#### [DIRECTIVE]
Output exactly, and only, the lines from the line containing "for number, level_height" through the line containing "zip(*points))), Vector(map(max, zip(*points)))", both included.

#### [RECORDS FOR THIS TASK]
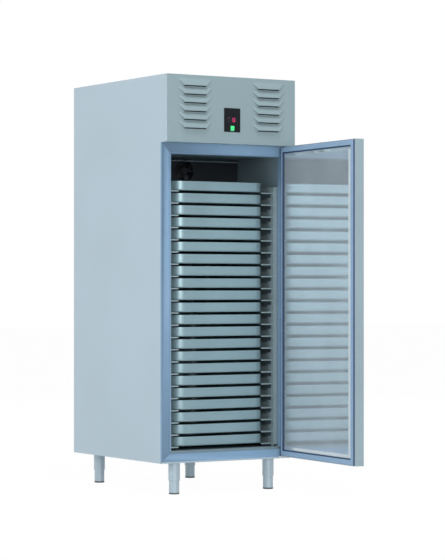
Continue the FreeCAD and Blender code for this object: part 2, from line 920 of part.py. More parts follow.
def blade_section(radius, chord, pitch_angle, sheet):
    """Cambered blade section, drawn across the blade at one radius."""
    rise = chord * 0.08
    upper = []
    lower = []
    for share in (-0.5, 0, 0.5):
        camber = rise * (1 - 4 * share * share)
        upper.append((share * chord, camber + sheet / 2))
        lower.append((share * chord, camber - sheet / 2))
    turn = math.radians(pitch_angle)
    ring = []
    for along, off in upper + lower[::-1]:
        across = along * math.cos(turn) - off * math.sin(turn)
        rise_out = along * math.sin(turn) + off * math.cos(turn)
        ring.append(V(across, rise_out, radius))
    return ring


def fan_blade_wheel(hub_radius, hub_length, tip_radius, chord, sheet, centre_y, axis_z):
    """Blades on a hub that runs on the motor's shaft, with the axis along Y."""
    start = V(0, -hub_length / 2, 0)
    way = V(0, 1, 0)
    hub = turned([(hub_radius, 0), (hub_radius, hub_length)], start, way, 5 * fan_blades)
    root = hub_radius * 0.8
    blade = lofted([
        blade_section(root, chord * 0.72, fan_root_pitch, sheet),
        blade_section(tip_radius * 0.97, chord, fan_tip_pitch, sheet),
    ])
    blades = []
    for index in range(fan_blades):
        copy = blade.copy()
        copy.rotate(V(0, 0, 0), way, 360 / fan_blades * index)
        blades.append(copy)
    bore = Part.makeCylinder(shaft_radius + shaft_clearance, hub_length, start, way)
    wheel = hub.fuse(blades).cut(bore)
    wheel.translate(V(0, centre_y, axis_z))
    return wheel


def motor_with_shaft(radius, length, y0, hub_start, axis_z):
    """Motor can with the shaft that carries the blades."""
    rounding = radius * 0.15
    profile = [(radius - rounding, 0), (radius, rounding), (radius, length)]
    can = turned(profile, V(0, y0, axis_z), V(0, 1, 0))
    reach = y0 - hub_start
    shaft = Part.makeCylinder(shaft_radius, reach, V(0, y0, axis_z), V(0, -1, 0))
    return can.fuse(shaft)


wheel_mid = shroud_back + fan_hub_length / 2 - fan_in_shroud
motor_start = wheel_mid + fan_hub_length / 2 + motor_gap


def condenser_fan_blades():
    tip = fan_hole_radius - fan_tip_gap
    return fan_blade_wheel(fan_hub_radius, fan_hub_length, tip, fan_chord, fan_blade_sheet,
                           wheel_mid, fan_axis)


def condenser_fan_motor():
    """Motor on a four-armed bracket that stands on the shroud."""
    motor = motor_with_shaft(motor_radius, motor_length, motor_start,
                             wheel_mid - fan_hub_length / 2, fan_axis)
    reach = fan_hole_radius + motor_arm
    arm_y = motor_start + 8
    arms = []
    for angle in (45, 135, 225, 315):
        spoke = box(motor_radius - 4, reach, arm_y, arm_y + motor_arm_sheet,
                    -motor_arm / 2, motor_arm / 2)
        foot = box(reach - motor_arm_sheet, reach, shroud_back, arm_y, -motor_arm / 2, motor_arm / 2)
        arm = spoke.fuse(foot)
        arm.rotate(V(0, 0, 0), V(0, 1, 0), angle)
        arm.translate(V(0, 0, fan_axis))
        arms.append(arm)
    return motor.fuse(arms)


def compressor():
    """Hermetic shell with its seam, foot plate and terminal cover."""
    foot = compressor_foot_height
    mid = foot + (compressor_height - foot) * 0.45
    radius = compressor_radius
    top = compressor_height
    profile = [
        (radius * 0.8, foot),
        (radius, foot + 30),
        (radius, mid - compressor_seam),
        (radius + compressor_seam, mid),
        (radius, mid + compressor_seam),
        (radius, top - 36),
        (radius * 0.7, top),
    ]
    place = V(compressor_x, compressor_y, unit_floor)
    shell = turned(profile, place)
    reach = compressor_foot_reach / math.sqrt(2)
    plate = box(-reach, reach, -reach, reach, foot - 4, foot)
    pads = []
    for x in (-1, 1):
        for y in (-1, 1):
            x_mid = x * (reach - 14)
            y_mid = y * (reach - 14)
            pads.append(box(x_mid - 10, x_mid + 10, y_mid - 10, y_mid + 10, 0, foot - 4))
    cover = box(radius * 0.7, radius + 26, -26, 26, mid + 10, mid + 56)
    base = plate.fuse(pads + [cover])
    base.translate(place)
    return shell.fuse(base)


def electrical_box():
    x0 = box_x - box_width / 2
    x1 = box_x + box_width / 2 - 5
    y0 = box_y - box_depth / 2
    y1 = box_y + box_depth / 2
    top = unit_floor + box_height
    case = box(x0, x1, y0, y1, unit_floor, top - box_lid)
    lid = box(x0 - 2, x1 + 2, y0 - 2, y1 + 2, top - box_lid, top)
    gland_at = V(box_x - box_width / 4, y1, unit_floor + box_height / 2)
    gland = Part.makeCylinder(gland_radius, gland_length, gland_at, V(0, 1, 0))
    bore = Part.makeCylinder(gland_radius / 2, gland_length + 4, gland_at, V(0, 1, 0))
    return case.fuse([lid, gland]).cut(bore)


def refrigerant_lines():
    """Discharge, liquid and suction pipes, with the drier in the liquid pipe."""
    coil_left = -coil_length / 2 - coil_end_sheet
    coil_y = coil_front + coil_depth / 2
    shell_reach = compressor_radius * math.cos(math.pi / drum_sides)
    shell_left = compressor_x - shell_reach
    shell_back = compressor_y + shell_reach
    high = unit_floor + discharge_rise
    low = unit_floor + liquid_rise
    middle = unit_floor + suction_rise
    near_y = duct_y - line_spacing / 2
    far_y = duct_y + line_spacing / 2
    side_x = duct_x - line_spacing / 2
    return_x = duct_x + line_spacing / 2
    cold_left = evaporator_coil_left()
    cold_z = chamber_roof - evaporator_coil_height / 2
    discharge = tube_along([
        V(shell_left, compressor_y, high),
        V(side_x, compressor_y, high),
        V(side_x, coil_y, high),
        V(coil_left, coil_y, high),
    ], line_radius, line_bend)
    liquid = tube_along([
        V(coil_left, coil_y, low),
        V(side_x, coil_y, low),
        V(side_x, near_y, low),
        V(side_x, near_y, cold_z),
        V(cold_left, near_y, cold_z),
    ], line_radius, line_bend)
    suction = tube_along([
        V(compressor_x, shell_back, middle),
        V(compressor_x, far_y, middle),
        V(return_x, far_y, middle),
        V(return_x, far_y, cold_z + line_spacing),
        V(cold_left, far_y, cold_z + line_spacing),
    ], line_radius, line_bend)
    shoulder = drier_radius * 0.6
    profile = [
        (line_radius, 0),
        (drier_radius, shoulder),
        (drier_radius, drier_length - shoulder),
        (line_radius, drier_length),
    ]
    drier = turned(profile, V(side_x, drier_start, low), V(0, 1, 0), 2 * pipe_sides)
    return Part.makeCompound([discharge, liquid.fuse(drier), suction])


def evaporator_places():
    y1 = chamber_back - evaporator_back_gap
    y0 = y1 - evaporator_depth
    low = chamber_roof - evaporator_drop
    return y0, y1, low


def evaporator_housing():
    """Drip tray under the coil with a front that holds the fan's guard."""
    y0, y1, low = evaporator_places()
    x = chamber_half - evaporator_side_gap
    sheet = evaporator_sheet
    floor = box(-x, x, y0, y1, low, low + sheet)
    face = box(-x, x, y0, y0 + sheet, low + sheet, chamber_roof)
    lip_top = low + evaporator_lip
    side = box(-x, sheet - x, y0 + sheet, y1, low + sheet, lip_top)
    rear = box(sheet - x, x - sheet, y1 - sheet, y1, low + sheet, lip_top)
    axis_z = low + evaporator_drop / 2
    way = V(0, 1, 0)
    hole = Part.makeCylinder(small_fan_hole, sheet, V(0, y0, axis_z), way)
    hub = Part.makeCylinder(guard_hub, sheet, V(0, y0, axis_z), way)
    across = box(-small_fan_hole, small_fan_hole, y0, y0 + sheet,
                 axis_z - guard_bar / 2, axis_z + guard_bar / 2)
    upright = box(-guard_bar / 2, guard_bar / 2, y0, y0 + sheet,
                  axis_z - small_fan_hole, axis_z + small_fan_hole)
    guard_gaps = hole.cut([hub, across, upright])
    return floor.fuse([face, side, mirrored(side), rear]).cut(guard_gaps)


def evaporator_coil_length():
    return 2 * (chamber_half - evaporator_coil_margin)


def evaporator_coil_left():
    return evaporator_coil_shift - evaporator_coil_length() / 2 - coil_end_sheet


def evaporator_coil():
    start = evaporator_places()[1] - evaporator_coil_back_gap - evaporator_coil_depth
    z0 = chamber_roof - evaporator_coil_height
    return finned_coil(evaporator_coil_length(), evaporator_coil_depth, evaporator_coil_height,
                       evaporator_fins, evaporator_coil_shift, start, z0)


def small_wheel_mid():
    return evaporator_places()[0] + evaporator_sheet + 8 + small_fan_hub_length / 2


def evaporator_fan_blades():
    low = evaporator_places()[2]
    tip = small_fan_hole - fan_tip_gap
    return fan_blade_wheel(small_fan_hub, small_fan_hub_length, tip, small_fan_chord,
                           fan_blade_sheet, small_wheel_mid(), low + evaporator_drop / 2)


def evaporator_fan_motor():
    """Motor hung from the ceiling on a strap."""
    low = evaporator_places()[2]
    axis_z = low + evaporator_drop / 2
    wheel_start = small_wheel_mid() - small_fan_hub_length / 2
    can_start = wheel_start + small_fan_hub_length + motor_gap
    motor = motor_with_shaft(small_motor_radius, small_motor_length, can_start, wheel_start, axis_z)
    y0 = can_start + 14
    strap = box(-12, 12, y0, y0 + 20, axis_z, chamber_roof)
    return motor.fuse(strap)


# ---------------------------------------------------------------- the assembly
pieces = {
    "side_panel_left": side_panel(),
    "side_panel_right": mirrored(side_panel()),
    "rear_panel": rear_panel(),
    "machine_deck": machine_deck(),
    "base_panel": base_panel(),
    "wall_insulation": wall_insulation(),
    "inner_liner": inner_liner(),
    "door_frame": door_frame(),
    "fascia_panel": fascia_panel(),
    "control_plate": control_plate(),
    "thermostat": thermostat(),
    "switch_housing": switch_housing(),
    "rocker_switch": rocker_switch(),
    "unit_base": unit_base(),
    "compressor": compressor(),
    "condenser_coil": condenser_coil(),
    "condenser_shroud": condenser_shroud(),
    "condenser_fan_motor": condenser_fan_motor(),
    "condenser_fan_blades": condenser_fan_blades(),
    "evaporator_coil": evaporator_coil(),
    "evaporator_housing": evaporator_housing(),
    "evaporator_fan_motor": evaporator_fan_motor(),
    "evaporator_fan_blades": evaporator_fan_blades(),
    "refrigerant_lines": refrigerant_lines(),
    "electrical_box": electrical_box(),
    "rack_posts": rack_posts(),
    "tray_slides": tray_slides(),
    "hinge_brackets": hinge_brackets(),
    "door_outer_skin": swung_open(door_outer_skin()),
    "door_insulation": swung_open(door_insulation()),
    "door_liner": swung_open(door_liner()),
    "door_gasket": swung_open(door_gasket()),
    "door_bushes": swung_open(door_bushes()),
    "leg_sleeves": Part.makeCompound([leg_sleeve(*place) for place in leg_places().values()]),
}
for corner, place in leg_places().items():
    pieces["foot_" + corner] = leg_foot(*place)
for number, level_height in enumerate(tray_heights, 1):
    pieces[f"tray_{number:02d}"] = tray(level_height)

os.makedirs("parts", exist_ok=True)
for name, shape in pieces.items():
    shape.exportStep(f"parts/{name}.step")
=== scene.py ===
"""Upright blast chiller with its door open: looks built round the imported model.

Metres, +Z up, -Y out of the mouth, +X to the right as seen from the front.
"""
import math

import bmesh
import bpy
from mathutils import Matrix, Vector


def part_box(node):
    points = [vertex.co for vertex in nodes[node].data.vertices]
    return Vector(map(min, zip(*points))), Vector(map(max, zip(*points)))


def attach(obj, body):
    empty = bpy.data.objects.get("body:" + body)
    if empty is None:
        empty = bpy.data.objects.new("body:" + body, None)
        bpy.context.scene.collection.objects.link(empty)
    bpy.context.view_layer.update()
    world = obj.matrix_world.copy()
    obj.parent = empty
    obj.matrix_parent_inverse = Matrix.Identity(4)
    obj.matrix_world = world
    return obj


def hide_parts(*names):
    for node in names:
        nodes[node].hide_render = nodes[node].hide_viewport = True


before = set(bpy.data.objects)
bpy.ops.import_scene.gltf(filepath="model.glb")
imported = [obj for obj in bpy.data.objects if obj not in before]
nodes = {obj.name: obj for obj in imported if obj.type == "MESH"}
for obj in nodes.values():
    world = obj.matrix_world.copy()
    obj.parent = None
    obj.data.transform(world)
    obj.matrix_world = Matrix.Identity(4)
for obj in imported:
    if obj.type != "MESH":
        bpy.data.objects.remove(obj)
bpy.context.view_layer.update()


# ---------------------------------------------------------------- floor, light and camera
# A pale floor that fades into a white background, four large soft lamps and a long lens at
# the photograph's place: level, near the cabinet's middle height and well to its left.
floor_half = 40.0
bpy.ops.object.select_all(action="DESELECT")
bpy.ops.mesh.primitive_plane_add(size=2 * floor_half, location=(0, 0, -0.0005))
studio_floor = bpy.context.object
studio_floor.name = "studio_floor"


def arithmetic(tree, operation):
    """A math node for one operation."""
    node = tree.nodes.new("ShaderNodeMath")
    node.operation = operation
    return node


def wired(tree, *pairs):
    """Links pairs of sockets, each from an output to an input."""
    for source, target in pairs:
        tree.links.new(source, target)


def seen_rays(tree):
    """Socket that is 1 for camera, glossy and transmission rays, and 0 for all others."""
    path = tree.nodes.new("ShaderNodeLightPath")
    total = path.outputs["Is Camera Ray"]
    for ray in ("Is Glossy Ray", "Is Transmission Ray"):
        joined_rays = arithmetic(tree, "MAXIMUM")
        wired(tree, (total, joined_rays.inputs[0]), (path.outputs[ray], joined_rays.inputs[1]))
        total = joined_rays.outputs[0]
    return total


floor_paint = bpy.data.materials.new("studio_floor_paint")
floor_paint.use_nodes = True
floor_tree = floor_paint.node_tree
floor_tree.nodes.clear()
floor_matte = floor_tree.nodes.new("ShaderNodeBsdfDiffuse")
floor_matte.inputs["Color"].default_value = (0.92, 0.93, 0.94, 1)
floor_glow = floor_tree.nodes.new("ShaderNodeEmission")
floor_glow.inputs["Color"].default_value = (1, 1, 1, 1)
floor_share = arithmetic(floor_tree, "MULTIPLY")
floor_share.inputs[1].default_value = 0.98
floor_mix = floor_tree.nodes.new("ShaderNodeMixShader")
floor_out = floor_tree.nodes.new("ShaderNodeOutputMaterial")
wired(
    floor_tree,
    (seen_rays(floor_tree), floor_share.inputs[0]),
    (floor_share.outputs[0], floor_mix.inputs[0]),
    (floor_matte.outputs[0], floor_mix.inputs[1]),
    (floor_glow.outputs[0], floor_mix.inputs[2]),
    (floor_mix.outputs[0], floor_out.inputs["Surface"]),
)
studio_floor.data.materials.append(floor_paint)

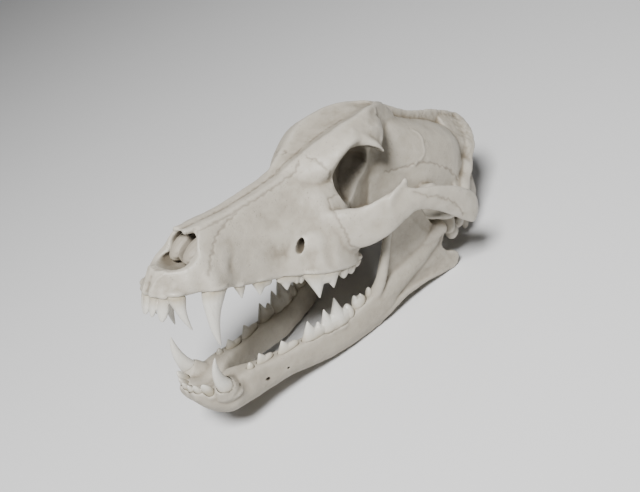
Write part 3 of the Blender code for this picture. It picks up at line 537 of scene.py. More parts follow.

#### [WORKED ANSWER]
for number, level_height in enumerate(tray_heights, 1):
    pieces[f"tray_{number:02d}"] = tray(level_height)

os.makedirs("parts", exist_ok=True)
for name, shape in pieces.items():
    shape.exportStep(f"parts/{name}.step")
=== scene.py ===
"""Upright blast chiller with its door open: looks built round the imported model.

Metres, +Z up, -Y out of the mouth, +X to the right as seen from the front.
"""
import math

import bmesh
import bpy
from mathutils import Matrix, Vector


def part_box(node):
    points = [vertex.co for vertex in nodes[node].data.vertices]
    return Vector(map(min, zip(*points))), Vector(map(max, zip(*points)))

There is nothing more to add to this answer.